In the meantime, I have a perfectly functional uterus!
I know so many couples who are struggling with infertility. My heart breaks for them. I fully realize how blessed I am that Beau was unplanned – he was a welcome surprise shortly after our wedding. Not once did I have to feel crushed by the disappointment of getting my period when I was hoping for a pregnancy.
Any couple who has reached the point of needing a surrogate has struggled for years and felt completely hopeless. If I can help just one of those couples become parents, then why not do it?
There’s one more reaction to my news that makes me a bit uncomfortable;
“You’re so selfless!”
While that’s a very nice thing to say, it just doesn’t ring true for me. I’m not selfless. There are many reason I’m doing this that have nothing to do with self-sacrifice. They could even be seen as selfish!
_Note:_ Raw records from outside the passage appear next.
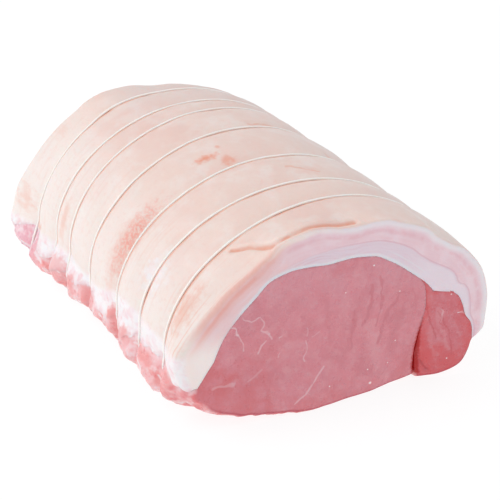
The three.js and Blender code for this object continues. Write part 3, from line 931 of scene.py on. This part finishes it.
WRINKLED = ((11.0, 153), (8.0, 22))  # the patch of wrinkled rind
RIND_PATCHES = [  # (station, degrees), (reach along, reach round in degrees), ragged, core, strength, colour
    ((10.5, 157), (11.0, 27), 0.4, 0.1, 0.9, CREAM_PINK),
    (*WRINKLED, 0.5, 0.0, 1.0, WRINKLED_PINK),
    ((2.8, 106.5), (3.4, 8.5), 0.6, 0.0, 0.85, BLOOD),
    ((10.0, 99.5), (5.0, 5.0), 0.6, 0.0, 0.6, BLOOD),
    ((-2.0, 97.5), (2.0, 2.2), 0.6, 0.1, 0.5, BLOOD),
    ((-77.0, 176.0), (5.0, 6.0), 0.8, 0.1, 0.35, PEACH_TONE_AND_STRING_SHADE),
    ((-78.0, 142.0), (4.0, 5.0), 0.8, 0.1, 0.2, PEACH_TONE_AND_STRING_SHADE),
    ((-68.0, 183.0), (3.4, 1.8), 0.8, 0.2, 0.5, BLOOD),
    # A painted highlight: a pale bluish glossy patch.
    ((40.0, 158.0), (9.0, 10.0), 0.7, 0.1, 0.7, BLUISH_HIGHLIGHT),
    ((-47.0, 170.0), (3.0, 13.0), 0.5, 0.1, 0.4, PEACH_TONE_AND_STRING_SHADE),
    ((66.0, 160.0), (10.0, 14.0), 0.6, 0.1, 0.5, PEACH_TONE_AND_STRING_SHADE),
]
FLANK_LUMPS = [  # (station, degrees), (reach along, reach round in degrees), strength
    ((-46, 189), (7, 5), 0.6), ((-32, 189.5), (6, 4.5), 0.8), ((-19, 190), (6, 5), 0.7),
    ((12.6, 185), (6, 5.5), 0.95), ((28, 186), (6.5, 4), 0.8), ((45.5, 186.5), (8, 2.6), 0.8),
    ((66, 190), (9, 4), 0.5),
]


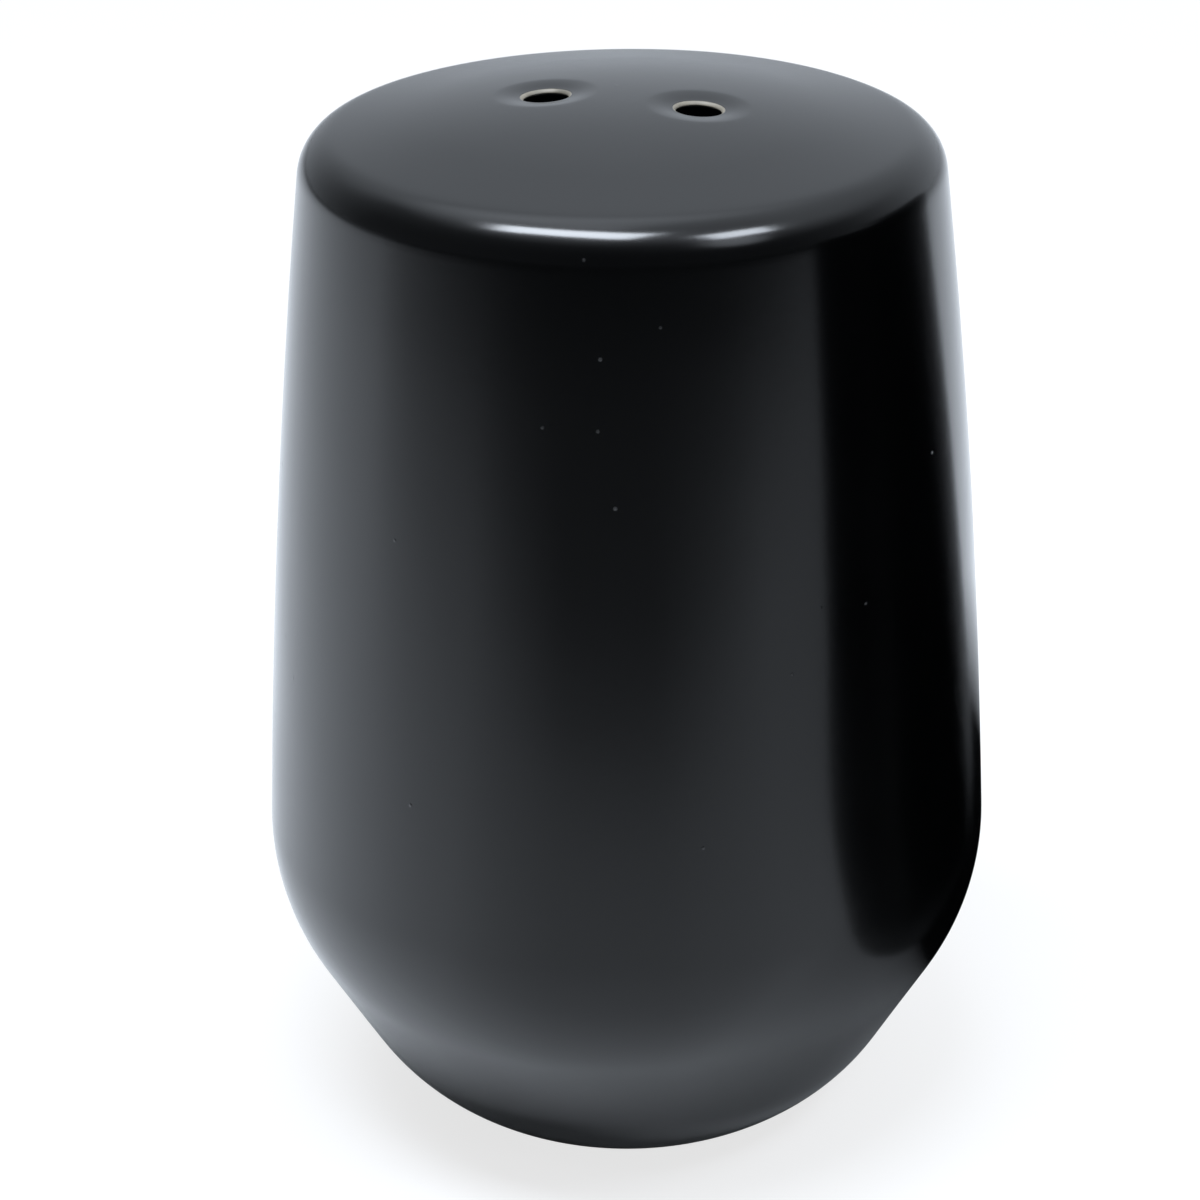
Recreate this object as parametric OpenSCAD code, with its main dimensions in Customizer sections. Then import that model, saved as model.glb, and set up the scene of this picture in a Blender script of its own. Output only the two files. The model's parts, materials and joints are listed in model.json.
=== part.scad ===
// Ceramic salt or pepper shaker with a round tapering body, two sift holes and a base stopper.
// Millimetres. The origin is the middle of the base at the height of the table, and +Z is up.
// The two sift holes lie along X.

/* [Body] */
// Width across the belly's corner, before the corner is rounded
belly_w = 50.5; // [47:0.5:54]
// Height of the belly's corner
belly_z = 17; // [16:0.5:19]
// Radius that rounds the belly
belly_round = 16.5; // [14:0.5:17]
// Width across the shoulder's corner, before the corner is rounded
shoulder_w = 41.5; // [39:0.5:44]
// Height of the shoulder's corner
shoulder_z = 69.8; // [64:0.1:76]
// Radius that rounds the shoulder
shoulder_round = 2.9; // [2:0.1:3.5]
// How far the side wall bows outwards halfway up
side_bow = 0.8; // [0.4:0.1:1.2]
// Rise of the crown above the shoulder's corner
crown_rise = 2.3; // [1.4:0.1:2.8]
// Thickness of the clay
wall = 3.5; // [3:0.1:4]

/* [Base] */
// Outer width of the ring it stands on
foot_w = 25; // [24.5:0.5:27]
// Width of the recess inside the foot ring
recess_w = 19.6; // [19:0.2:20.4]
// Depth of the recess
recess_depth = 6; // [5.6:0.1:6.5]
// Diameter of the fill hole
fill_hole_d = 14; // [12:0.5:14.5]

/* [Sift holes] */
// Diameter of each sift hole
sift_d = 2.9; // [2:0.1:3.4]
// Distance between the two sift holes
sift_spacing = 10.4; // [9:0.2:13]
// Depth of the shallow dish around each hole
dish_depth = 0.3; // [0.1:0.05:0.4]
// Radius of the rounded lip at each hole's mouth
lip_round = 0.45; // [0.2:0.05:0.6]

/* [Stopper] */
// Radial gap between the sealing ribs and the fill hole
seal_gap = 0.05; // [0.02:0.01:0.1]
// Thickness of the flange
flange_t = 1.6; // [1.2:0.1:1.8]
// Thickness of the barrel's wall
barrel_wall = 1.4; // [1.2:0.1:1.8]
// Thickness of the finger tab
tab_t = 2.4; // [2:0.1:3]

/* [Hidden] */
$fn = 96;

ceramic_colour = [0.06, 0.065, 0.075];
stopper_colour = [0.78, 0.77, 0.73];

// Rounded outlines: the largest turn and the longest chord of one straight piece.
arc_turn = 5;
arc_chord = 6;

// Outside of the body.
belly_r = belly_w / 2;
shoulder_r = shoulder_w / 2;
crown_z = shoulder_z + crown_rise;
knee_r = shoulder_r / 3;
foot_r = foot_w / 2;
heel_r = foot_r + 4.5;
heel_z = 2.4;
heel_round = 15.5;
edge_round = 0.6;
side_middle = [(belly_r + shoulder_r) / 2 + side_bow, (belly_z + shoulder_z) / 2];
side_radius = bow_radius([belly_r, belly_z], side_middle, [shoulder_r, shoulder_z]);
crown_flat_r = 0.05;
crown_turn = atan2(crown_rise, shoulder_r - knee_r);
crown_radius = (knee_r - crown_flat_r) / tan(crown_turn / 2);

// Inside of the body.
recess_r = recess_w / 2;
fill_r = fill_hole_d / 2;
floor_z = recess_depth + wall;
floor_corner_r = foot_r + 5.2;
floor_round = 5.5;
roof_z = crown_z - wall;
roof_round = 4;
inner_shoulder_r = shoulder_r - wall;
inner_shoulder_z = shoulder_z - wall;
inner_belly_r = belly_r - wall;
inner_belly_z = belly_z + 1.4;
inner_belly_round = belly_round - wall;
inner_middle = [side_middle[0] - wall, side_middle[1]];
inner_side_radius = bow_radius(
    [inner_belly_r, inner_belly_z], inner_middle, [inner_shoulder_r, inner_shoulder_z]);

// Sift holes: each one stands square to the crown, so it leans out by this angle.
sift_r = sift_d / 2;
sift_lean = asin(sift_spacing / 2 / crown_radius);
dish_r = sift_r + 1.8;
dish_sphere_r = (dish_r * dish_r + dish_depth * dish_depth) / (2 * dish_depth);
lip_r = sift_r + lip_round;
lip_z = lip_r * lip_r / (2 * dish_sphere_r) - dish_depth;

// Stopper.
bearing_gap = 0.05;
rib_r = fill_r - seal_gap;
barrel_r = rib_r - 0.6;
cup_r = barrel_r - barrel_wall;
flange_r = recess_r - 0.6;
flange_top = recess_depth - bearing_gap;
flange_bottom = flange_top - flange_t;
stopper_top = floor_z + 1.9;
cup_floor = flange_top + 0.6;
rib_land = 0.5;
rib_slope = 0.5;
rib_heights = [recess_depth + 1.35, recess_depth + 2.65];
tab_w = 11.4;
tab_lift = 0.4;

function unit(v) = v / norm(v);

// Radius that rounds a wide corner at b over most of the way to a and c.
function bow_radius(a, b, c) =
    let (turn = 180 - acos(unit(a - b) * unit(c - b)))
    0.72 * norm(c - b) / tan(turn / 2);

// Arc that rounds the corner b of the path a, b, c.
function corner_arc(a, b, c, radius) =
    let (
        back = unit(a - b),
        ahead = unit(c - b),
        turn = 180 - acos(back * ahead),
        way = sign(cross(-back, ahead)),
        centre = b + unit(back + ahead) * radius / cos(turn / 2),
        start = b + back * radius * tan(turn / 2) - centre,
        first = atan2(start[1], start[0]),
        steps = max(2, ceil(turn / arc_turn), ceil(turn * PI / 180 * radius / arc_chord))
    )
    [for (i = [0 : steps])
        let (angle = first + way * turn * i / steps)
        centre + radius * [cos(angle), sin(angle)]];

// Closed outline from corners [r, z, rounding radius]; a radius of 0 keeps the corner sharp.
function rounded(corners) =
    let (
        count = len(corners),
        at = [for (c = corners) [c[0], c[1]]]
    )
    [for (i = [0 : count - 1])
        each corners[i][2] == 0
            ? [at[i]]
            : corner_arc(at[(i + count - 1) % count], at[i], at[(i + 1) % count], corners[i][2])];

// Section of the clay, from the fill hole round the outside and back along the inside.
body_section = [
    [fill_r, recess_depth, edge_round],
    [recess_r, recess_depth, edge_round],
    [recess_r, 0, edge_round],
    [foot_r, 0, edge_round],
    [heel_r, heel_z, heel_round],
    [belly_r, belly_z, belly_round],
    [side_middle[0], side_middle[1], side_radius],
    [shoulder_r, shoulder_z, shoulder_round],
    [knee_r, crown_z, crown_radius],
    [0, crown_z, 0],
    [0, roof_z, 0],
    [knee_r, roof_z, crown_radius / 2],
    [inner_shoulder_r, inner_shoulder_z, roof_round],
    [inner_middle[0], inner_middle[1], inner_side_radius],
    [inner_belly_r, inner_belly_z, inner_belly_round],
    [floor_corner_r, floor_z, floor_round],
    [fill_r, floor_z, edge_round],
];

// Section of one sealing rib, upwards from the barrel at height z.
function rib_corners(z) = [
    [barrel_r, z - rib_land / 2 - rib_slope, 0],
    [rib_r, z - rib_land / 2, 0],
    [rib_r, z + rib_land / 2, 0],
    [barrel_r, z + rib_land / 2 + rib_slope, 0],
];

stopper_section = [
    [0, flange_bottom, 0],
    [flange_r, flange_bottom, 0.6],
    [flange_r, flange_top, 0.4],
    [barrel_r, flange_top, 0.25],
    each rib_corners(rib_heights[0]),
    each rib_corners(rib_heights[1]),
    [barrel_r, stopper_top - 1, 0],
    [barrel_r - 0.4, stopper_top, 0.3],
    [cup_r, stopper_top, 0.3],
    [cup_r, cup_floor, 0.8],
    [0, cup_floor, 0],
];

// One sift hole's cutter on its own axis, with z = 0 at the crown's surface.
module sift_cutter() {
    translate([0, 0, -2 * wall])
        cylinder(r = sift_r, h = 3 * wall);
    translate([0, 0, dish_sphere_r - dish_depth])
        sphere(r = dish_sphere_r);
    rotate_extrude()
        polygon([
            [0, lip_z - lip_round],
            each corner_arc([sift_r, lip_z - 1], [sift_r, lip_z], [lip_r + 1, lip_z], lip_round),
            [lip_r, wall],
            [0, wall],
        ]);
}

// One-piece shell: side, crown, floor and foot ring.
module ceramic_body() {
    color(ceramic_colour)
        difference() {
            rotate_extrude()
                polygon(rounded(body_section));
            for (side = [-1, 1])
                translate([0, 0, crown_z - crown_radius])
                    rotate([0, side * sift_lean, 0])
                        translate([0, 0, crown_radius])
                            sift_cutter();
        }
}

// Soft bung: a hollow ribbed barrel, a flange in the recess and a half-round finger tab.
module stopper() {
    color(stopper_colour) {
        rotate_extrude()
            polygon(rounded(stopper_section));
        finger_tab();
    }
}

// Half-round tab that hangs from the flange and stays clear of the table.
module finger_tab() {
    drop = flange_bottom - tab_lift;
    radius = (drop * drop + tab_w * tab_w / 4) / (2 * drop);
    intersection() {
        translate([0, tab_t / 2, tab_lift + radius])
            rotate([90, 0, 0])
                cylinder(r = radius, h = tab_t);
        translate([-tab_w, -tab_t, tab_lift - 1])
            cube([2 * tab_w, 2 * tab_t, drop + 1 + flange_t / 2]);
    }
}

ceramic_body();
stopper();
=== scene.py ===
"""A satin black ceramic shaker: two sift holes in the crown and a soft stopper in the base.

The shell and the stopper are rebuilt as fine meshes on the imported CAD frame.  Lengths are in
millimetres until a mesh is made, which turns them into metres.
"""
import json
import math

import bmesh
import bpy
import numpy as np
from mathutils import Matrix, Quaternion, Vector, geometry, noise


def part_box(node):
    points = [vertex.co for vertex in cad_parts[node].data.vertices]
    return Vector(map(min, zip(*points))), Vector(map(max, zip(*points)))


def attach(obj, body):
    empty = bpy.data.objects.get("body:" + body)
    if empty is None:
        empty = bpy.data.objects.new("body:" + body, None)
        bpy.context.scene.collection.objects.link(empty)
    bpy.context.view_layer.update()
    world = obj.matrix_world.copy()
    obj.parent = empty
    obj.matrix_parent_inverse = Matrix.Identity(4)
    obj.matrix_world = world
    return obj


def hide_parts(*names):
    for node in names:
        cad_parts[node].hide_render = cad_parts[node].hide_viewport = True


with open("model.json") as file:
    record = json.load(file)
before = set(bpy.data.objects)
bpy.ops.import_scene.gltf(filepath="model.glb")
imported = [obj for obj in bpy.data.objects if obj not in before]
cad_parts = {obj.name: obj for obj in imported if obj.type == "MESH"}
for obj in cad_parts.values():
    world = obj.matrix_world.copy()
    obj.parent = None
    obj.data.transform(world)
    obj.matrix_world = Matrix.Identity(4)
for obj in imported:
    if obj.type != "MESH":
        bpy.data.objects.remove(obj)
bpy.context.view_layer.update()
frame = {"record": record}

MM = 0.001
SHELL, BUNG = "ceramic_body", "stopper"
SHELL_BODY, BUNG_BODY = "shaker", "plug"

# ---------------------------------------------------------------- sizes from the frame
bung_low, bung_high = (np.array(v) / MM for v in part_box(BUNG))
TOP_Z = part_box(SHELL)[1][2] / MM
FLANGE_R = bung_high[0]
TAB_TIP_Z = bung_low[2]
BUNG_TOP_Z = bung_high[2]
sift_mounts = [m for m in frame["record"]["mounts"] if m["kind"] == "bore"]
SIFT_R = sift_mounts[0]["dims"]["r_mm"]

# ---------------------------------------------------------------- the shell's section
# Corners of the outline as (radius, height, rounding), the same as the CAD body's.
WALL = 3.5
CROWN_RISE = 2.3
SHOULDER = (20.75, TOP_Z - CROWN_RISE, 2.9)
BELLY = (25.25, 17.0, 16.5)
SIDE_BOW = 0.8            # how far the side bows outwards halfway up
BOW_SHARE = 0.72          # share of the way to its neighbour over which a bowed corner bends
HEEL = (17.0, 2.4, 15.5)
FOOT_R = 12.5
RECESS_R = 9.8
RECESS_Z = 6.0
FILL_R = 7.0
FLOOR_Z = RECESS_Z + WALL
EDGE = 0.6                # rounding of the base's edges
KNEE_R = SHOULDER[0] / 3
CROWN_R = KNEE_R / math.tan(math.atan2(CROWN_RISE, SHOULDER[0] - KNEE_R) / 2)
CROWN_SHARE = 0.98        # share of that radius used, so that the arc ends short of the axis
ROOF_Z = TOP_Z - WALL
INNER_BELLY = (BELLY[0] - WALL, BELLY[1] + 1.4, BELLY[2] - WALL)
INNER_SHOULDER = (SHOULDER[0] - WALL, SHOULDER[1] - WALL, 4.0)
FLOOR_CORNER = (FOOT_R + 5.2, FLOOR_Z, 5.5)

ARC_TURN, ARC_STEP = 4.0, 0.4            # largest turn in degrees and longest step of an arc
FINE_STEP = 0.05                         # spacing of the whole outline's points at first
SOFT_SPREAD = 0.22                       # spread of the blur that evens out its curvature
OUTSIDE_STEP, OUTSIDE_TURN = 0.8, 3.5    # longest step and largest turn of the final rows
INSIDE_STEP, INSIDE_TURN = 1.6, 6.0

AROUND = 280              # points around the shell
CROWN_CUT = 15.0          # inside this radius the crown is a free mesh with the two holes in it
ROOF_CUT = 14.0           # the same for the underside of the crown
CROWN_SPACING, ROOF_SPACING = 0.45, 0.9  # between the points of these free meshes
ROW_GAP = 0.866           # from row to row in a grid of equal triangles, for a spacing of 1
HOLE_AROUND = 80          # points around a sift hole
DISH_R = SIFT_R + 2.0     # where the soft dish around a hole begins
DISH_DEPTH = 0.22
DISH_CURVE = 1.4          # a power over 1 makes the dish begin softly
LIP = 0.38                # rounding at a hole's mouth
WEAR_BEGINS = (0.3, 0.5)  # the worn glaze fades in and out between these sines of the lip's turn
WEAR_ENDS = (0.88, 0.96)
LIP_CLEAR = 0.04          # from the lip to the first ring of the straight bore
BORE_END = WALL - 0.35    # depth at which the straight bore ends
BORE_ROUND = 0.3          # rounding at the bore's inner end
DISH_ROWS, LIP_ROWS, BORE_ROWS = 18, 15, 8
CROWN_REACH = 0.4         # this far out from the lip a ring follows the crown in full
INSIDE_FROM = (0.6, 1.6)  # depths in the bore between which the inside's duller glaze begins


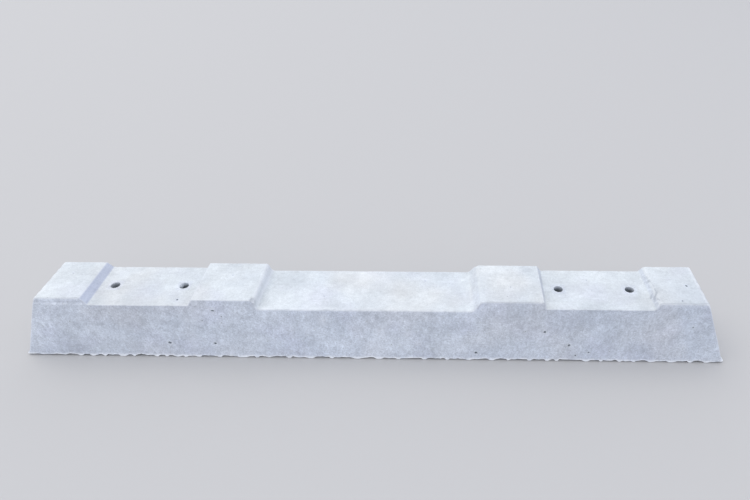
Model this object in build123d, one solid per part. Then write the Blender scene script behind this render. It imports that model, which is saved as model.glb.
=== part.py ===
from build123d import *
import os

# Prestressed concrete railway sleeper for a 900 mm gauge, bolted rails.
# Frame: origin at the centre of the underside, +X along the sleeper,
# +Y across it, +Z up. All sizes in millimetres.

# --- driving dimensions -------------------------------------------------
gauge = 900.0              # between the inner faces of the rail heads
rail_head_width = 60.0     # head of a 30 kg/m rail
seat_spacing = gauge + rail_head_width      # rail seat centres, 960

length_bottom = 1526.0     # along the underside
length_top = 1396.0        # along the shoulders' top faces
height = 150.0             # underside to the shoulders' top faces
width_bottom = 168.0       # across the underside
width_top = 124.0          # across the shoulders' top faces

z_seat = 135.0             # rail seat, 15 below the shoulders
z_middle = 128.0           # waist between the inner shoulders

x_seat_inner = 374.5       # seat floor, end nearest the middle
x_seat_outer = 590.0       # seat floor, end nearest the sleeper's end
x_inner_step_top = 364.5   # top edge of the steep inner step
x_outer_bevel_top = 598.5  # top edge of the outer bevel
x_slope_top = 236.0        # inner shoulder's edge towards the middle
x_slope_foot = 219.5       # foot of that slope

hole_spacing = 151.0       # between the two bolt holes of a seat
hole_diameter = 20.0

r_profile = 5.5            # rounding of the cross edges on top
r_end = 7.0                # rounding where the top turns down the ends
r_root = 6.0               # rounding in the recesses' corners
r_long_edge = 5.0          # rounding along the top edges and end corners
r_bottom = 1.5             # rounding of the underside's edges


def side_profile():
    """Outline of the sleeper seen from the side, in the XZ plane."""
    half = [
        (x_slope_foot, z_middle, r_root),
        (x_slope_top, height, r_profile),
        (x_inner_step_top, height, r_profile),
        (x_seat_inner, z_seat, r_root),
        (x_seat_outer, z_seat, r_root),
        (x_outer_bevel_top, height, r_profile),
        (length_top / 2, height, r_end),
        (length_bottom / 2, 0.0, 0.0),
    ]
    pts = [(-x, z, r) for x, z, r in half[::-1]] + half
    with BuildSketch(Plane.XZ) as sk:
        with BuildLine():
            Polyline(*[(x, z) for x, z, _ in pts], close=True)
        make_face()
        for x, z, r in pts:
            if r > 0:
                v = min(sk.vertices(),
                        key=lambda q: (q.X - x) ** 2 + (q.Y - z) ** 2)
                fillet(v, r)
    return sk.sketch


def cross_section():
    """Trapezoid across the sleeper, in the YZ plane."""
    with BuildSketch(Plane.YZ) as sk:
        with BuildLine():
            Polyline((-width_bottom / 2, 0), (width_bottom / 2, 0),
                     (width_top / 2, height), (-width_top / 2, height),
                     close=True)
        make_face()
    return sk.sketch


# --- the cast body ------------------------------------------------------
long_prism = extrude(cross_section(), amount=length_bottom / 2 + 20, both=True)
side_prism = extrude(side_profile(), amount=width_bottom / 2 + 20, both=True)
body = long_prism & side_prism

# One chain of edges on each side: up one end's corner, along the top
# through the recesses, and down the other end's corner.


def on_side_chain(e):
    c = e.center()
    half_width = width_bottom / 2 - (width_bottom - width_top) / 2 * c.Z / height
    return c.Z > 1.0 and abs(abs(c.Y) - half_width) < 0.6


side_chain = [e for e in body.edges() if on_side_chain(e)]
body = fillet(side_chain, r_long_edge)

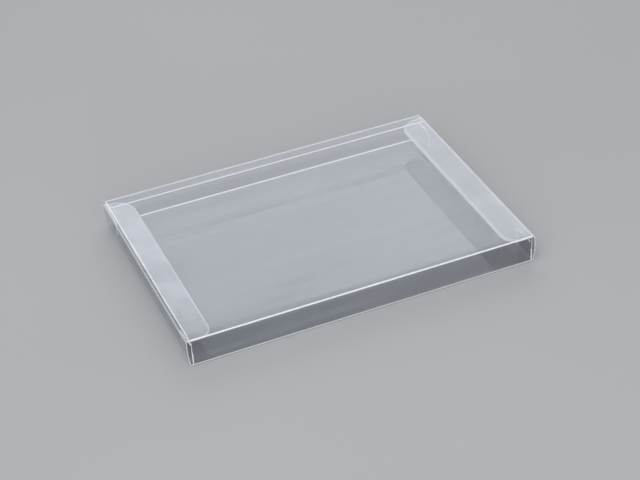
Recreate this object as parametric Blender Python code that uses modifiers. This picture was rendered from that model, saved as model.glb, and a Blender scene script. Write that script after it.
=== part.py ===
"""Clear folded sleeve that protects a boxed game case.

One die-cut sheet of clear plastic is creased into a flat rectangular sleeve. Its glue flap
is bonded under the top panel along the back, four dust flaps fold in from the front and
back walls, and at each end a panel folds up from the bottom and tucks its tongue in under
the top panel. Metres, +Z up, the origin under the middle of the bottom panel, X along the
sleeve, -Y towards the front wall.
"""

import math

import bmesh
import bpy
from mathutils import Vector

MM = 0.001

# Sheet
SHEET = 0.4 * MM
FOLD_RADIUS = 0.2 * MM          # inside of a crease
FOLD_STEPS = 4

# Sleeve, outside sizes between the creases of the bottom panel
LENGTH = 192.6 * MM
WIDTH = 137.0 * MM
HEIGHT = 16.0 * MM

# Glue flap, bonded under the free edge of the top panel
GLUE_FLAP_WIDTH = 7.5 * MM
GLUE_LINE = 0.1 * MM            # thickness of the glue between flap and panel
GLUE_BEAD_WIDTH = 4.0 * MM
GLUE_BEAD_INSET = 1.6 * MM      # from the flap's free edge to the glue
GLUE_END_INSET = 2.0 * MM       # from the end of the sleeve to the glue
TOP_EDGE_INSET = 0.4 * MM       # the top panel's free edge stops short of the back wall

# Dust flaps, turned in from the ends of the front and back walls
DUST_REACH = 17.4 * MM          # along its upper edge, from the wall's outer face
DUST_TIP_SLANT = 2.4 * MM       # the tip leans back towards the wall at the bottom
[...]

First, I loved being pregnant. I’ve never felt healthier or more beautiful than I did during that time.
Sure, I remember how tired I was in the first trimester (it pales in comparison to the exhaustion I felt in the first year of Beau’s life – perspective is everything). And that first week or two of healing “down there” after giving birth wasn’t great. But overall, I have no major complaints.
Everything about pregnancy and childbirth fascinates me. I want to experience all of that again. Except this time, I won’t be the one bringing the baby home when it’s all over!
I’ll be sleeping.
Second, I am intentionally seeking a fulfilling and altruistic life experience. A few of those close to me have expressed their concern that this may not be a positive experience, that I’ll become emotionally attached to the baby I carry. But I’ve reassured them that I’m going into this with eyes wide open and have formed a healthy detachment from the very start of this process.
When I finally do deliver, I will simply be giving the baby back to its parents. I can’t wait to see their faces when they meet their child for the first time. What a moment to be a part of.
And finally, I will be giving my own family the gift of being debt free. While it’s not the only or most important reason I’m doing this – it’s certainly on the list. I’m not going to lie about that.
For these reasons and maybe some others that I can’t fully articulate, I am going to be a surrogate. Surprise!!